# Estimating upper bound from measurements with uncertainties

1. Jan 21, 2014

### TheBigH

Hello everyone,

I have a large number of measurements with associated uncertainties, and I know that the real values are bounded above by some constant. How can I estimate the value of that constant, and the uncertainty on the estimate?

Thanks

2. Jan 23, 2014

### Stephen Tashi

You'll get better advice if you state the problem precisely - and you'll get better advice in the mathematical section if you state what you mean by "uncertainty".

In physical measurements, one scenario is to assume each measurement is an independent measurement of the same value $v_0$ and that the result of the measurement is $v0 + X$ where X is a gaussian random variable with mean 0 and standard deviation $\sigma$. The value of $\sigma$ is often called the "uncertainty" of the measurement. In some scenarios, measurements are made with equipment where the "uncertainty" is given by the manufacturer of the measuring device or a calibration lab. In other scenarios, the exact value of $\sigma$ is not known and what you have is only the standard deviation estimated from a specific set of data (i.e. a "sample standard deviation" rather than a "population standard deviation").

There can also be scenarios where "uncertainty" is specified by a rigid bound that is not interpreted as a standard deviation.

3. Jan 23, 2014

### TheBigH

Okay, assume I have a number of different data points with true values $v_1, v_2, ...$. What I actually measure is $v_1+X_1,v_2+X_2,...$, where the X are gaussian random variables with mean 0 and SD of $\sigma_1, \sigma_2, ...$, just like youn say. It is known that there is some $v_{max}$ such that all $v_i<v_{max}$. Many of the $v$ can be significantly less than that, and some of my measurements might actually be greater than $v_{max}$ because of random chance. I would like to know how I can estimate $v_{max}$ and get confidence intervals on that estimate. Thanks!

4. Jan 23, 2014

### HallsofIvy

Staff Emeritus
So you are asking is how to estimate an upper bound on some function of several variables if the error of each variable is known? There is an engineer's rule of thumb that "if variables add, then errors add, if errors multiply, then the relative errors add".

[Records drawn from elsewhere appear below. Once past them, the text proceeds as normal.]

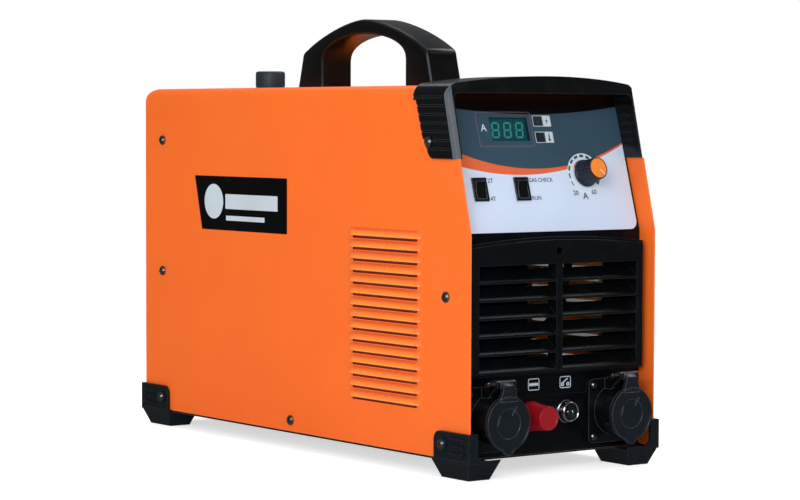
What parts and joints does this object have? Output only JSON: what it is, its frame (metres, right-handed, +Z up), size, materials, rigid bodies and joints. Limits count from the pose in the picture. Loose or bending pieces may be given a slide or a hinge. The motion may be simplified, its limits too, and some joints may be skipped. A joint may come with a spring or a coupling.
{
  "type": "air plasma cutter power unit",
  "caption": "Portable inverter plasma cutter: orange sheet steel case, black plastic front with control slope, grille and capped sockets, arched top handle, moulded feet and rear air regulator.",
  "frame": {"origin": "centre of the overall box on the ground that the feet stand on", "axes": "+X to the right seen from the front, +Y to the back, +Z up"},
  "size_m": [0.2162, 0.614, 0.3943],
  "materials": {
    "orange_paint": "powder coat, satin",
    "tray_steel": "powder coat, satin",
    "front_plastic": "fine texture",
    "grille_plastic": "fine texture",
    "overlay_print": "printed film",
    "visor_plastic": "fine texture",
    "foot_plastic": "moulded",
    "handle_plastic": "moulded, soft sheen",
    "steel_screw": "nickel plated",
    "circuit_board": "lacquered",
    "display_lens": "tinted window",
    "lamp_lens": "clear",
    "switch_plastic": "satin",
    "knob_plastic": "moulded",
    "knob_orange": "moulded",
    "socket_plastic": "moulded",
    "flap_plastic": "moulded",
    "brass": "turned",
    "red_plastic": "moulded",
    "nickel": "plated",
    "component_dark": "moulded",
    "capacitor_sleeve": "shrunk sleeve",
    "aluminium": "extruded",
    "copper_winding": "enamelled",
    "rocker_red": "moulded",
    "zinc_steel": "zinc plated",
    "regulator_plastic": "moulded",
    "clear_bowl": "clear polycarbonate",
    "gauge_paint": "lacquered",
    "needle_paint": "lacquered",
    "clear_lens": "clear",
    "hose_black": "extruded"
  },
  "bodies": {
    "case": {"base_tray": "tray_steel", "outer_cover": "orange_paint", "front_panel": "front_plastic", "front_grille": "grille_plastic", "control_overlay": "overlay_print", "visor": "visor_plastic", "rear_panel": "tray_steel", "foot_front_left": "foot_plastic", "foot_front_right": "foot_plastic", "foot_rear_left": "foot_plastic", "foot_rear_right": "foot_plastic", "side_screws": "steel_screw", "handle": "handle_plastic", "handle_screws": "steel_screw", "display_module": "component_dark", "display_lens": "display_lens", "indicator_lamps": "lamp_lens", "switch_housings": "switch_plastic", "potentiometer": "zinc_steel", "left_socket": "socket_plastic", "right_socket": "socket_plastic", "flap_pins": "steel_screw", "flap_springs": "steel_screw", "front_screws": "steel_screw", "socket_contacts": "brass", "torch_connector": "brass", "signal_socket": "nickel", "control_board": "circuit_board", "main_board": "circuit_board", "board_standoffs": "brass", "capacitors": "capacitor_sleeve", "heat_sinks": "aluminium", "transformer": "component_dark", "choke": "copper_winding", "fan_frame": "component_dark", "fan_guard": "zinc_steel", "solenoid_valve": "brass", "air_hose": "hose_black", "power_switch": "switch_plastic", "cord_gland": "component_dark", "regulator_bracket": "zinc_steel", "regulator_body": "regulator_plastic", "regulator_bowl": "clear_bowl", "gauge_body": "gauge_paint", "gauge_lens": "clear_lens", "inlet_fitting": "brass"},
    "dial": {"dial_shaft": "steel_screw", "current_knob": "knob_plastic", "knob_cap": "knob_orange"},
    "mode_switch_rocker": {"mode_rocker": "switch_plastic"},
    "gas_switch_rocker": {"gas_rocker": "switch_plastic"},
    "power_switch_rocker": {"power_rocker": "rocker_red"},
    "left_socket_flap": {"left_flap": "flap_plastic"},
    "right_socket_flap": {"right_flap": "flap_plastic"},
    "torch_plug_cap": {"torch_cap": "red_plastic"},
    "fan": {"fan_rotor": "component_dark"},
    "stem": {"regulator_stem": "steel_screw"},
    "pressure_knob": {"regulator_knob": "regulator_plastic"},
    "drain": {"drain_valve": "brass"},
    "needle": {"gauge_needle": "needle_paint"}
  },
  "joints": [
    {"name": "current_dial_turn", "type": "hinge", "parent": "case", "child": "dial", "pos_m": [0.0485, -0.26316, 0.25442], "axis": [0, -0.9588, 0.284], "range_deg": [0, 270]},
    {"name": "mode_rocker_tilt", "type": "hinge", "parent": "case", "child": "mode_switch_rocker", "pos_m": [-0.0697, -0.26583, 0.24186], "axis": [-1, 0, 0], "range_deg": [0, 16]},
    {"name": "gas_rocker_tilt", "type": "hinge", "parent": "case", "child": "gas_switch_rocker", "pos_m": [-0.0243, -0.26583, 0.24186], "axis": [-1, 0, 0], "range_deg": [0, 16]},
    {"name": "power_rocker_tilt", "type": "hinge", "parent": "case", "child": "power_switch_rocker", "pos_m": [-0.062, 0.221, 0.262], "axis": [-1, 0, 0], "range_deg": [0, 16]},
    {"name": "left_flap_swing", "type": "hinge", "parent": "case", "child": "left_socket_flap", "pos_m": [-0.068, -0.2995, 0.0805], "axis": [-1, 0, 0], "range_deg": [0, 110], "stiffness_Nm_per_rad": 0.008, "springref_deg": -28.65},
    {"name": "right_flap_swing", "type": "hinge", "parent": "case", "child": "right_socket_flap", "pos_m": [0.068, -0.2995, 0.0805], "axis": [-1, 0, 0], "range_deg": [0, 110], "stiffness_Nm_per_rad": 0.008, "springref_deg": -28.65},
    {"name": "torch_cap_pull", "type": "slide", "parent": "case", "child": "torch_plug_cap", "axis": [0, -1, 0], "range_m": [0, 0.03]},
    {"name": "fan_spin", "type": "hinge", "parent": "case", "child": "fan", "pos_m": [-0.028, 0.196, 0.1], "axis": [0, 1, 0], "continuous": true},
    {"name": "regulator_stem_turn", "type": "hinge", "parent": "case", "child": "stem", "pos_m": [0.066, 0.26, 0.32], "axis": [0, 0, 1], "range_deg": [-720, 720]},
    {"name": "regulator_knob_lift", "type": "slide", "parent": "stem", "child": "pressure_knob", "axis": [0, 0, 1], "range_m": [0, 0.003]},
    {"name": "drain_valve_turn", "type": "hinge", "parent": "case", "child": "drain", "pos_m": [0.066, 0.26, 0.2], "axis": [0, 0, 1], "range_deg": [0, 90]},
    {"name": "gauge_needle_swing", "type": "hinge", "parent": "case", "child": "needle", "pos_m": [0.066, 0.302, 0.28], "axis": [0, -1, 0], "range_deg": [0, 270]}
  ]
}
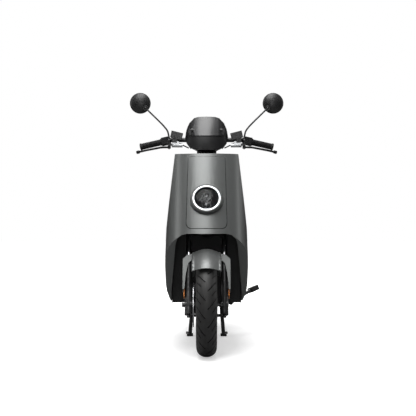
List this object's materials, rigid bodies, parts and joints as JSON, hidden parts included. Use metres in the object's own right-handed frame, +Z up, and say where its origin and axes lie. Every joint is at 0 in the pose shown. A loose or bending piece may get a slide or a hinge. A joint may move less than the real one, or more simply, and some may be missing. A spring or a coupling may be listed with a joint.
{
  "type": "electric moped scooter",
  "caption": "Step-through electric scooter with a wide front shield, round headlight ring, hub motor rear wheel, opening seat, floor battery hatch and folding stands.",
  "frame": {"origin": "on the ground below the middle of the scooter's length and width", "axes": "+Z up, the front wheel points along -Y, the rider's left hand is towards +X"},
  "size_m": [0.745, 1.8199, 1.2285],
  "materials": {
    "panel_grey": "satin metallic",
    "matte_black": "fine grain",
    "frame_black": "semi gloss",
    "alloy_black": "semi gloss",
    "stanchion_chrome": "polished",
    "bright_steel": "brushed",
    "alloy_silver": "satin",
    "tyre_rubber": "matt",
    "soft_rubber": "matt",
    "seat_leather": "matt",
    "lamp_white": "diffusing",
    "lens_clear": "clear",
    "smoked": "smoked gloss",
    "display_glass": "gloss",
    "mirror_black": "gloss",
    "amber": "prismatic",
    "lamp_red": "gloss",
    "spring_steel": "coated"
  },
  "bodies": {
    "frame": {"chassis": "frame_black", "headset_bearings": "bright_steel", "front_shield": "panel_grey", "centre_panel": "panel_grey", "headlight_bezel": "panel_grey", "headlight_housing": "mirror_black", "light_ring": "lamp_white", "headlight_lens": "lens_clear", "inner_shield": "matte_black", "wheel_arch_liner": "matte_black", "floorboard": "matte_black", "side_skirts": "panel_grey", "battery_pack": "matte_black", "tail_panels": "panel_grey", "rear_lamps": "lamp_red", "seat_bin": "matte_black", "rear_mudguard": "matte_black", "grab_rail": "alloy_black", "motor_controller": "alloy_silver"},
    "battery_hatch": {"battery_lid": "matte_black", "floor_mat": "soft_rubber"},
    "seat": {"seat_base": "matte_black", "seat_cushion": "seat_leather"},
    "hook": {"bag_hook": "matte_black"},
    "key": {"key_barrel": "alloy_silver"},
    "main_stand": {"centre_stand": "frame_black"},
    "prop_stand": {"side_stand": "frame_black"},
    "steering": {"fork_yoke": "frame_black", "fork_stanchions": "stanchion_chrome", "handlebar": "frame_black", "dash_housing": "matte_black", "flyscreen": "smoked", "dash_display": "display_glass", "switch_pods": "matte_black", "brake_masters": "alloy_black", "grip_left": "soft_rubber", "mirror_stems": "frame_black", "brake_hoses": "soft_rubber"},
    "throttle": {"throttle_grip": "soft_rubber"},
    "left_lever": {"brake_lever_left": "alloy_black"},
    "right_lever": {"brake_lever_right": "alloy_black"},
    "left_mirror": {"mirror_head_left": "mirror_black"},
    "right_mirror": {"mirror_head_right": "mirror_black"},
    "horn": {"horn_button": "mirror_black"},
    "starter": {"start_button": "lamp_red"},
    "fork_lower": {"fork_lowers": "alloy_black", "front_fender": "panel_grey", "front_caliper": "alloy_black", "fork_reflectors": "amber"},
    "front_wheel": {"front_tyre": "tyre_rubber", "front_rim": "alloy_black", "front_disc": "bright_steel"},
    "rear_arm": {"swingarm": "frame_black", "rear_caliper": "alloy_black"},
    "rear_wheel": {"rear_tyre": "tyre_rubber", "hub_motor": "alloy_black", "rear_disc": "bright_steel"},
    "shock_upper": {"shock_bodies": "alloy_black", "shock_springs": "spring_steel"},
    "shock_lower": {"shock_rods": "alloy_silver"}
  },
  "joints": [
    {"name": "steering_turn", "type": "hinge", "parent": "frame", "child": "steering", "pos_m": [0, -0.43272, 0.6741], "axis": [0, 0.4384, 0.8988], "range_deg": [-30, 30]},
    {"name": "fork_travel", "type": "slide", "parent": "steering", "child": "fork_lower", "axis": [0, 0.4384, 0.8988], "range_m": [0, 0.06], "stiffness_N_per_m": 7000, "springref_m": -0.12},
    {"name": "front_wheel_spin", "type": "hinge", "parent": "fork_lower", "child": "front_wheel", "pos_m": [0, -0.6765, 0.2335], "axis": [1, 0, 0], "continuous": true},
    {"name": "swingarm_pivot", "type": "hinge", "parent": "frame", "child": "rear_arm", "pos_m": [0, 0.315, 0.3], "axis": [1, 0, 0], "range_deg": [0, 9], "stiffness_Nm_per_rad": 900, "springref_deg": -14.32},
    {"name": "rear_wheel_spin", "type": "hinge", "parent": "rear_arm", "child": "rear_wheel", "pos_m": [0, 0.6035, 0.2405], "axis": [1, 0, 0], "continuous": true},
    {"name": "shock_tilt", "type": "hinge", "parent": "frame", "child": "shock_upper", "pos_m": [0, 0.47, 0.58], "axis": [1, 0, 0], "range_deg": [0, 2.78]},
    {"name": "shock_stroke", "type": "slide", "parent": "shock_upper", "child": "shock_lower", "axis": [0, -0.2862, 0.9582], "range_m": [0, 0.03658], "deforming": ["shock_springs"]},
    {"name": "throttle_twist", "type": "hinge", "parent": "steering", "child": "throttle", "pos_m": [-0.26644, -0.26671, 0.97915], "axis": [-0.9644, 0.1629, -0.2085], "range_deg": [0, 70], "stiffness_Nm_per_rad": 0.3, "springref_deg": -28.65},
    {"name": "left_brake_pull", "type": "hinge", "parent": "steering", "child": "left_lever", "pos_m": [0.18, -0.336, 0.962], "axis": [0, 0, 1], "range_deg": [0, 13], "stiffness_Nm_per_rad": 6, "springref_deg": -11.46},
    {"name": "right_brake_pull", "type": "hinge", "parent": "steering", "child": "right_lever", "pos_m": [-0.18, -0.336, 0.962], "axis": [0, 0, -1], "range_deg": [0, 13], "stiffness_Nm_per_rad": 6, "springref_deg": -11.46},
    {"name": "left_mirror_swivel", "type": "hinge", "parent": "steering", "child": "left_mirror", "pos_m": [0.295, -0.303, 1.153], "axis": [0, 0, 1], "range_deg": [-12, 12]},
    {"name": "right_mirror_swivel", "type": "hinge", "parent": "steering", "child": "right_mirror", "pos_m": [-0.295, -0.303, 1.153], "axis": [0, 0, 1], "range_deg": [-12, 12]},
    {"name": "horn_press", "type": "slide", "parent": "steering", "child": "horn", "axis": [0.1666, -0.986, 0], "range_m": [0, 0.002], "stiffness_N_per_m": 400, "springref_m": -0.002},
    {"name": "start_press", "type": "slide", "parent": "steering", "child": "starter", "axis": [-0.1666, -0.986, 0], "range_m": [0, 0.002], "stiffness_N_per_m": 400, "springref_m": -0.002},
    {"name": "seat_hinge", "type": "hinge", "parent": "frame", "child": "seat", "pos_m": [0, 0.042, 0.685], "axis": [1, 0, 0], "range_deg": [0, 75]},
    {"name": "hatch_hinge", "type": "hinge", "parent": "frame", "child": "battery_hatch", "pos_m": [0, -0.3085, 0.3678], "axis": [1, 0, 0], "range_deg": [0, 72]},
    {"name": "hook_fold", "type": "hinge", "parent": "frame", "child": "hook", "pos_m": [0, -0.27624, 0.6988], "axis": [1, 0, 0], "range_deg": [0, 80]},
    {"name": "key_turn", "type": "hinge", "parent": "frame", "child": "key", "pos_m": [-0.072, -0.26062, 0.855], "axis": [0, 0.9887, -0.1501], "range_deg": [0, 90]},
    {"name": "main_stand_fold", "type": "hinge", "parent": "frame", "child": "main_stand", "pos_m": [0, 0.19, 0.205], "axis": [1, 0, 0], "range_deg": [0, 80], "stiffness_Nm_per_rad": 4, "springref_deg": -57.3},
    {"name": "prop_stand_swing", "type": "hinge", "parent": "frame", "child": "prop_stand", "pos_m": [0.125, 0.04, 0.188], "axis": [-0.5235, 0.5051, -0.6861], "range_deg": [0, 92.5], "stiffness_Nm_per_rad": 3, "springref_deg": -57.3}
  ],
  "couplings": [
    {"joint": "shock_tilt", "follows": "swingarm_pivot", "ratio": 0.30914},
    {"joint": "shock_stroke", "follows": "swingarm_pivot", "m_per_rad": 0.23285}
  ]
}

That can be shown by thinking of the errors as differentials: x+ dx. If f= x+ y+ z, then df= dx+ dy+ dz. If f= xyz, then df= yzdx+ xzdy+ xydz. Since f= xyz, df/f= (yzdx+ xzdy+ xydz)/xyz= dx/x+ dy/y+ dz/z.

More generally, if f is a function of x, y, and z, then $df= \frac{\partial f}{\partial x}dx+ \frac{\partial f}{\partial y}dy+ \frac{\partial f}{\partial z} dz$

5. Jan 24, 2014

### Stephen Tashi

Is this a problem where you are trying to estimate both which $i$ has the maximum $v_i$ as well as the value of $v_i$? For example, if you had the measurements of distances to, say, cities, and you wanted to travel to the city that was farthest away, you would want to estimate both the distance to the city and which city was farthest.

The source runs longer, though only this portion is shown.